Some of the quests feel like repeats of previous quests as well - after I planted flags in Mordor bearing the standard of one of the great armies of Men, I found myself tasked doing the same thing for the standards of Gil-Galad the Elven King.
There are a ton of quests to do in addition to the Black Book, so I wasn’t left wanting for activities, but it just feels dated when you compare quests with other story-driven MMOs such as The Elder Scrolls Online. These questing activities really need to be hidden in a way that makes you feel less like you’re doing the same thing over and over again and more like you’re driving the story forward. And right now I’m not getting the sense that I am doing that.
Part of the issue too is that LotRO doesn’t actually have much in the way of voice acting as well. And once upon a time I praised this very fact. I adore the fact that the MMO is based off the books rather than the movies - and as such I loved that I was forced to read all the quests in order to get a sense of what was going on - much like I was reading an extension of the novel.
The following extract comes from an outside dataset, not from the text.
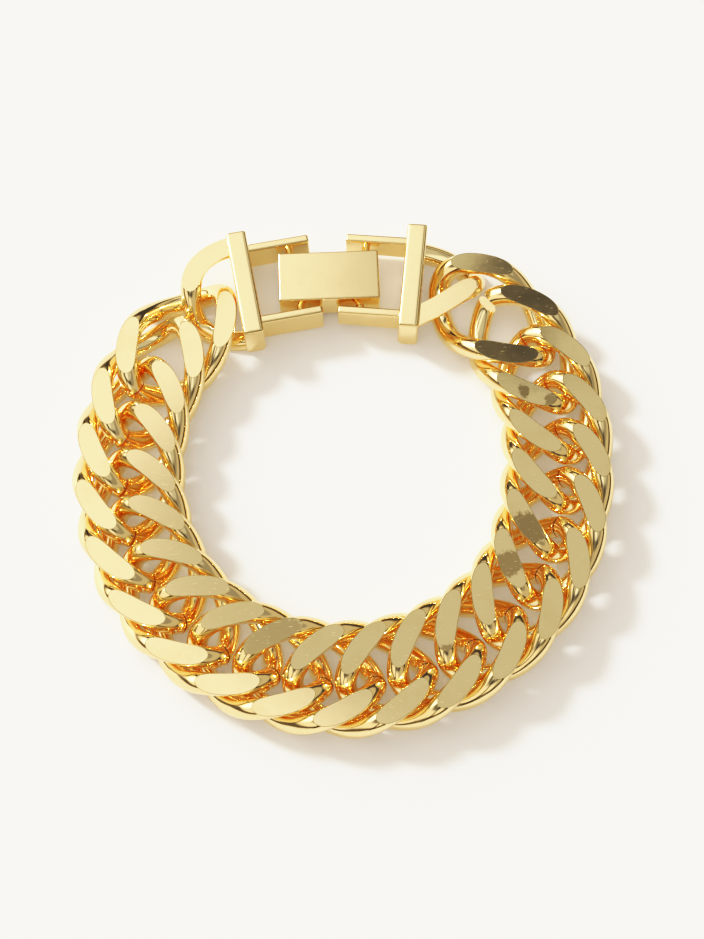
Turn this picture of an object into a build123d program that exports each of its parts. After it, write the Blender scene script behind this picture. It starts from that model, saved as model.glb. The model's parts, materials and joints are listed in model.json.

And don’t get me wrong either - I’m still reading every single quest I come across and enjoying the story - but they just don’t feel as alive as they once did years ago. I would love to hear these characters inject life into the story even more, especially as it continues to progress after the downfall of Sauron.
The real treat of the Minas Morgul expansion, however, is obviously its namesake. The Morgul Vale itself wasn’t what I was initially expecting either, and I think that’s a great thing. Often we picture the Morgul Vale and we think nothing but desolation, and there is plenty of that. However, when I first stepped into the valley and saw Minas Morgul in the distance, it wasn’t the impressive city that first caught my eye, it was the trees that litter the vale.
Not twisted, gnarled trees either - though there are some of those. These are tall, strong spruce trees that remind me of Ithilien to the West. Indeed, you can immediately see why the Numenoreans built Minas Ithil in the Vale - it’s strong, protected on all sides and, before the destruction and corruption must have rivaled Rivendell in its splendor.
Minas Morgul itself is a sight to behold. I don’t think I’ve been impressed with how a city looks in LotRO since Minas Tirith was added a few years back. While not nearly as impressive as it’s Gondorian counterpart in size, Minas Morgul itself gives off the otherworldly glow we’ve come to expect from the home of the Nazgul. It’s instantly recognizable and pretty much visible from all parts of the Vale as well, towering menacingly over everyone and everything in its gaze. It’s imposing - and it’s definitely dangerous. I’m level 125 right now, and while monsters in the early parts of Minas Morgul are on level with me, I struggled just to get into the door. I’ve always wondered what crawled the streets of old Minas Ithil after Sauron was no more and the Nazgul gone after the destruction of the Ring. I needn’t wonder anymore.
I’m still gearing up to help the hopeful Gondorians at a nearby camp in the Morgul Vale start the hopeful cleansing of the Morgul Vale - we know from the books that Aragorn, as King Elessar decreed that the Tower of Sorcery and vale surrounding it be utterly destroyed and cleansed, and that no Man can live there for at least seven years. So we know the outcome of what happens to the city. However, I’m interested in the individual struggles of those carrying out those orders - the Men and Women of Gondor who have heard tales of Minas Ithil at its height and glory under the standard of Isildur. There is a hope among the people in the Morgul Vale working towards its eventual cleansing that makes me want to help them - especially as I would love to see the Morgul Vale with the evil influence utterly lifted.
LotRO’s development team recently said in an interview with Chris Carter at Destructoid that they have 20 years worth of content to pull from moving forward - and Minas Morgul is just a start to that end. While it does have its issues - particularly with how dated the questing design feels now compared to more modern MMOs - I’m finding myself more and more eager to keep exploring not just the Morgul Vale, but the Second Age portions of the Black Book of Mordor. I’m halfway to the level cap with still so much content to get through. We’ll keep at it and have our full review after the Thanksgiving holiday.